Proteins help the immune system recognize bad cells and neutralize them. Immune cells produce such proteins, or antibodies, in a variety of types and structures, only some of which target a specific disease producer, whether it is virus, bacteria, cancer or something else entirely. By isolating the immune cells that produce a specific antibody, scientists can create monoclonal antibodies--a concentrated dose of a specific disease targeting protein. Thus far, researchers have relied on the cells of other animals, such as Chinese hamsters, to produce these powerful medicines. Now new research suggests that yeast can be engineered to produce even more effective antibodies.

The key is sugar. When produced by animal cells, monoclonal antibodies have slight variations in some of their internal sugars. Previous research showed that these slight variations could cause the immune system to pass up the opportunity to neutralize the bad cell the antibody had identified by binding to it. Huijuan Li of GlycoFi and her team created a strain of ordinary yeast that produced monoclonal antibodies that perfectly matched the human sugar structures. These yeast-produced antibodies proved 10 times more effective than animal-derived antibodies in binding to the bad cells in vitro. "By controlling the sugar structures on antibodies we have shown that the antibodies' ability to kill cancer cells can be significantly improved and that therapeutic proteins can be optimized," Li says.

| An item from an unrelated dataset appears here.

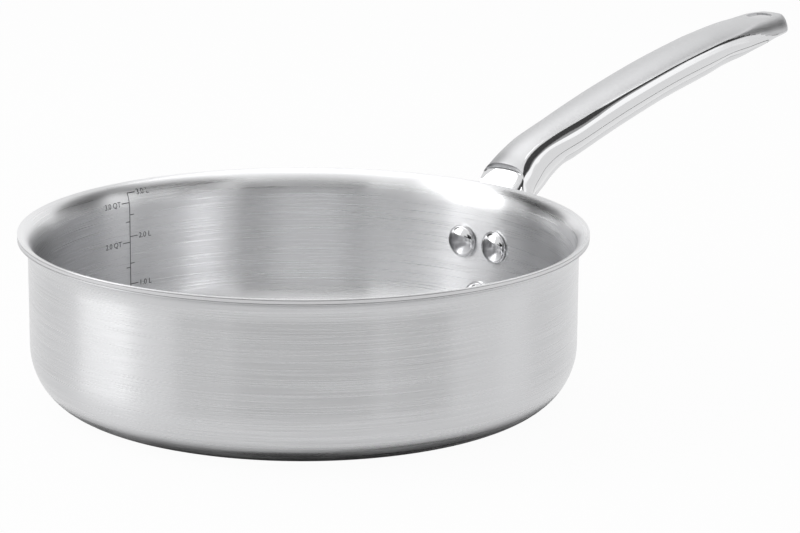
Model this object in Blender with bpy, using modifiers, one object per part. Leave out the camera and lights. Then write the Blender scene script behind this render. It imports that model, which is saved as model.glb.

GlycoFi, a biotechnology company, hopes to mass produce such proteins from yeast in the future, citing lower costs and a longer history of such production. They also argue that because the yeast-produced antibodies can be engineered to closely match human antibodies, they could be used to optimize characteristics such as solubility, duration of the medical benefit, distribution in the body and interactions with other proteins. Although such claims remain to be tested, the yeast antibodies have showed improvements already in spurring the immune system to get rid of cancer cells during additional in vitro testing. The findings were published online yesterday by the journal Nature Biotechnology.